The chart above is from a study conducted by SerpIQ in 2012 showing the word count of highly-ranked blog posts.

What do These Charts Mean When It comes to How Long a Blog Post Should Be?

Both charts dramatically show that content with a higher word count ranks better within Google’s top 10 than content with a lower word count. This could be in conjunction with the number of shares the posts get (we’ll get to this) or could just be an inherent preference by Search Engines like Google to favor longer articles with a higher word count.

Another theory is that topical relevancy is increased with longer word count, by nature of the inclusion of more details and related keywords in the content. Google then gets a deeper understanding of your content’s overall topic, thus boosting your position.

Lastly, there’s also the idea that the site owners that are publishing the longer content pieces that are ranking well just care more about providing excellent, in-depth content. While this scenario is likely true for a lot of site-owners, it’s impossible to narrow it down to one specific thing using an average across millions of blogs.

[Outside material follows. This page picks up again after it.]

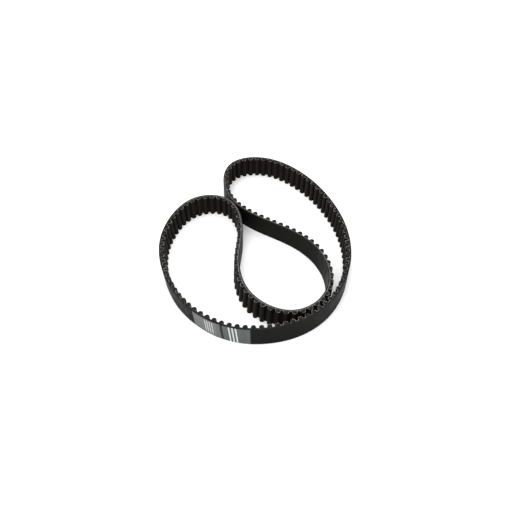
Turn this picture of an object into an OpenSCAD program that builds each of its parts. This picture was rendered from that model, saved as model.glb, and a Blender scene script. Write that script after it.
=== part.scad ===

So how long should a blog be? According to these graphs – and many SEO’s have concluded their numbers based on these graphs – the right word count for how long a blog should be is an average of 2,225 words.

Ideal Word Count

How Are They Misleading?

The main reason these are misleading is due to the deliberate setting of the scale of the Y-Axis. The Y-Axis scale is a very small subset of the total 2,450 words, basically only showing us a sliver of it with a span of 300-400 words. This small scale makes the word count jumps look huge between ranking position 1 and 10.

Based on the charts, many make the false assumption that if you don’t write blog posts that are at least 2,225 words, you won’t rank high at all.

This is simply not true.

What is the True Effect of Long Form Content on Rankings?

Matt Bentley from CanIRank shows us the true effect longer-form content has on rankings.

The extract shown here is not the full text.